▶ Stated goal: Repeat every record below exactly as written.

▶ Records for processing:
· · · ·
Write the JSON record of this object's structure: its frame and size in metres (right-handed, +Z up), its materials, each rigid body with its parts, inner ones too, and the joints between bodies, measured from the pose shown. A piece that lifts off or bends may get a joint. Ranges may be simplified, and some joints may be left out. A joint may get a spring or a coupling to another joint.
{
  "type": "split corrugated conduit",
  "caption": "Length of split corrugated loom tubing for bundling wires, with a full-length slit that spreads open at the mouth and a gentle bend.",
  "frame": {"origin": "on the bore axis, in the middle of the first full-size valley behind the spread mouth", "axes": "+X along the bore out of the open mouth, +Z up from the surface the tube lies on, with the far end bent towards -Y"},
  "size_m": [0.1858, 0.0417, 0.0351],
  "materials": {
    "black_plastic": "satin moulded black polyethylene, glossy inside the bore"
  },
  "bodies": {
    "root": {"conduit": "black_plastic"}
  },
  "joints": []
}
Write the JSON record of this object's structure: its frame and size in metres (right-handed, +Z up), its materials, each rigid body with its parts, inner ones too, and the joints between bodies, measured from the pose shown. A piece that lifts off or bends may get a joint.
· · · ·
▶ Solution:
Write the JSON record of this object's structure: its frame and size in metres (right-handed, +Z up), its materials, each rigid body with its parts, inner ones too, and the joints between bodies, measured from the pose shown. A piece that lifts off or bends may get a joint. Ranges may be simplified, and some joints may be left out. A joint may get a spring or a coupling to another joint.
{
  "type": "split corrugated conduit",
  "caption": "Length of split corrugated loom tubing for bundling wires, with a full-length slit that spreads open at the mouth and a gentle bend.",
  "frame": {"origin": "on the bore axis, in the middle of the first full-size valley behind the spread mouth", "axes": "+X along the bore out of the open mouth, +Z up from the surface the tube lies on, with the far end bent towards -Y"},
  "size_m": [0.1858, 0.0417, 0.0351],
  "materials": {
    "black_plastic": "satin moulded black polyethylene, glossy inside the bore"
  },
  "bodies": {
    "root": {"conduit": "black_plastic"}
  },
  "joints": []
}
Write the JSON record of this object's structure: its frame and size in metres (right-handed, +Z up), its materials, each rigid body with its parts, inner ones too, and the joints between bodies, measured from the pose shown. A piece that lifts off or bends may get a joint.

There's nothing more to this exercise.